Norman Rockwell, “Spirit of America,” 1974, illustration for the Franklin Mint.
Courtesy of the Norman Rockwell Museum, Stockbridge, Massachusetts.
The fact that by the time of her convention speech Harris had already crafted a well integrated narrative provided a two-month window, brief by normal Presidential campaign standards, to refine and adapt it. In interviews she has moved from succinct, clear, and convincing arguments (abortion rights), to overly wordy but vague ones (fracking). On some issues her moral authority has shined (an economy that benefits the middle class), but also has faltered on some issues for which she appears to be groping for the right specifics (continuity with the Biden administration).

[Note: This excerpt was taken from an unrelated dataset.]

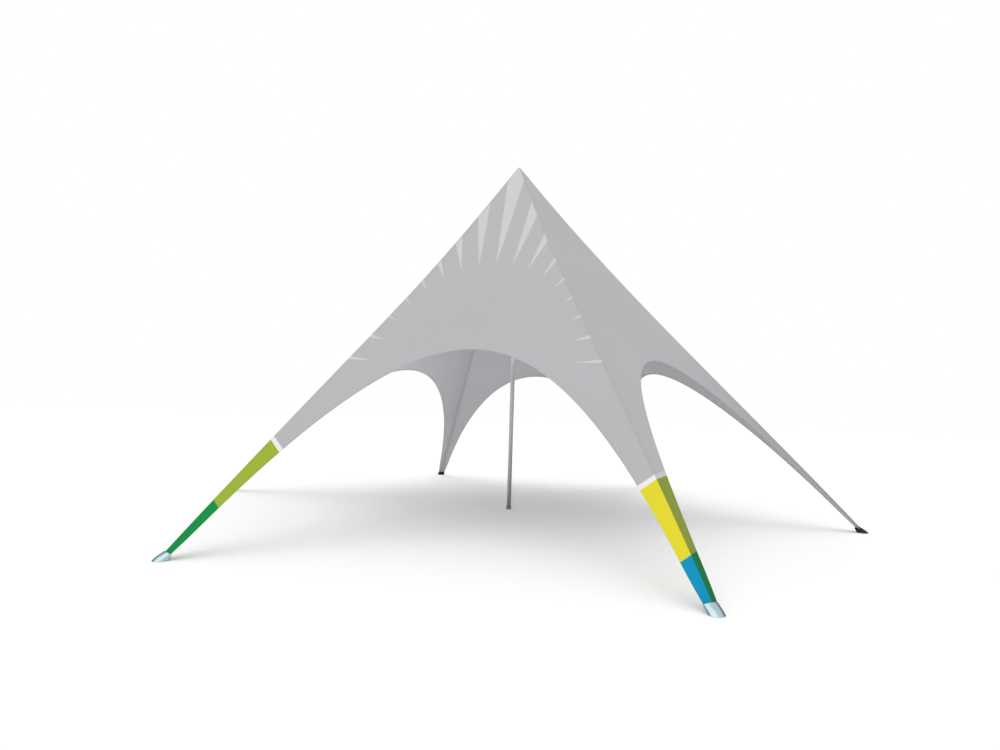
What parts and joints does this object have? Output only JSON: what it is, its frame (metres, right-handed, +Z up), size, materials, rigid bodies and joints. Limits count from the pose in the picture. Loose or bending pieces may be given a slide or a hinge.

If I were on the Harris team, my advice would be to emphasize integrating the issues that she frames with succinct moral and emotional clarity into a vision of integrity, tolerance, and optimism for a future under her leadership. The Democratic Party today, after all, boasts a very large tent that stretches from Bernie Sanders to Liz Cheney, and welcomes civil debate as not merely permissible but essential to our success. Crafting her closing stump speech into a compelling closing argument where each policy pronouncement and anecdote builds the case and ends on a soaring note requires only some tweaking, not an overhaul.
Jasmina Cibic, “A Shining City on a Hill,” 2017, multi-media installation. Courtesy of ‘O’ Space, Aarhus, Denmark.

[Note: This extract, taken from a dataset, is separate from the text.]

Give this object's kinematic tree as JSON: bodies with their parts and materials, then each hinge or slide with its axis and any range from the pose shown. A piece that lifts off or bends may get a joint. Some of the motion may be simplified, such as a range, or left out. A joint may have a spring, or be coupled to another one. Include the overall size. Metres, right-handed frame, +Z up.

Will she deliver on this over the next ten days? I think she is moving closer to that powerful close as the days of the calendar peel away. Probably the most difficult piece to balance is that she is not only build the case for her candidacy, she has and must continue to sound the alarm that her opponent is not normal, that he poses a unique danger to this nation — a fascist threat that, if handed the Presidency, will dim if not extinguish the light of our shining city on the hill that has made America not merely an example of democracy and liberty, but its singular beacon.
Not exactly simple or easy. But, as I wrote a few weeks before President Biden decided to step aside and endorse her candidacy on July 21st: She is ready and she is prepared.